Each Party recognizes that an armed attack in the Pacific area on either of the Parties in territories now under their respective administrative control, or hereafter recognized by one of the Parties as lawfully brought under the administrative control of the other, would be dangerous to its own peace and safety and declares that it would act to meet the common danger in accordance with its constitutional processes.which is much weaker than Article V of the NATO treaty The Parties agree that an armed attack against one or more of them in Europe or North America shall be considered an attack against them all and consequently they agree that, if such an armed attack occurs, each of them, in exercise of the right of individual or collective self-defence recognised by Article 51 of the Charter of the United Nations, will assist the Party or Parties so attacked by taking forthwith, individually and in concert with the other Parties, such action as it deems necessary, including the use of armed force, to restore and maintain the security of the North Atlantic area.Is it possible that at some point South Korea will consider its alliance with the United States to be more of a liability than an asset and look to someone else (maybe China) for protection?
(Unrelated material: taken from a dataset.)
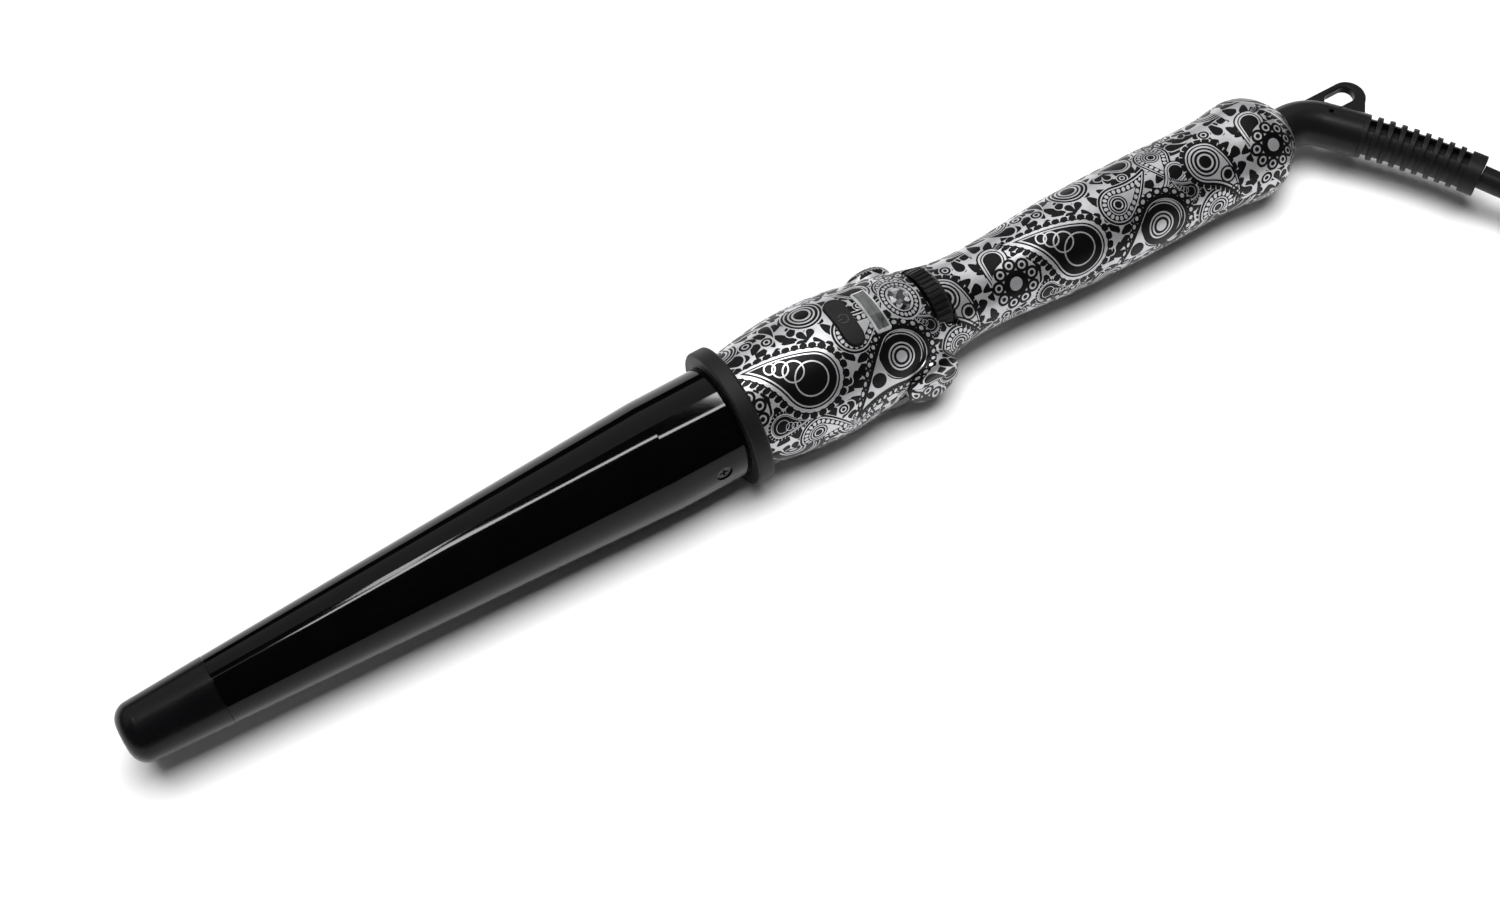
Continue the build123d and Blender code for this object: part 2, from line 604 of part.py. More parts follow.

Is it possible that this is exactly what North Korea wants? 2003 January 1
The North Korea situation continues in the news. One thing that
I did note is that Bush seems to be backing away from the rush
to war with Iraq, which is a good thing. One can debate whether
the North Korean situation is more serious or as serious than the
Iraq situation, but I can't imagine any rational person thinking
that it is less serious.
The thing that really concerns me is that I have yet to see
signs of anything like a coherent policy coming from the United States. Ultimately it boils down to either negotiating or fighting
and the United States does not seem willing to fight, so it has to
eventually negotiate. Right now the United States appears to be
preparing to try to negotiate with the minimum loss of face. The
trouble here is that one thing on North Korea's agenda is humiliate
the United States.
Another possibility is that the strategy of the United States is to
do nothing and let North Korea build as many nukes as it wants with
the belief that those nukes would be useless if North Korea can't
get the United States to do anything. This might even be considered
a rational strategy if North Korea actually has a few nukes already.
The problem with this strategy is two-fold, first its impossible to
state explicitly and second it makes total hash out of U.S. policy
toward Iraq and Iran.
This is the most frightening thing of all....
I don't understand what game the North Koreans are playing. I also
don't understand what game the Bush administration is playing. This
being the case, there is a very good chance that the North Koreans
don't understand Washington's game and Washington doesn't understand
the North Korean's game. Wars start due to miscalculations, and
there is plenty of room here for miscalculation.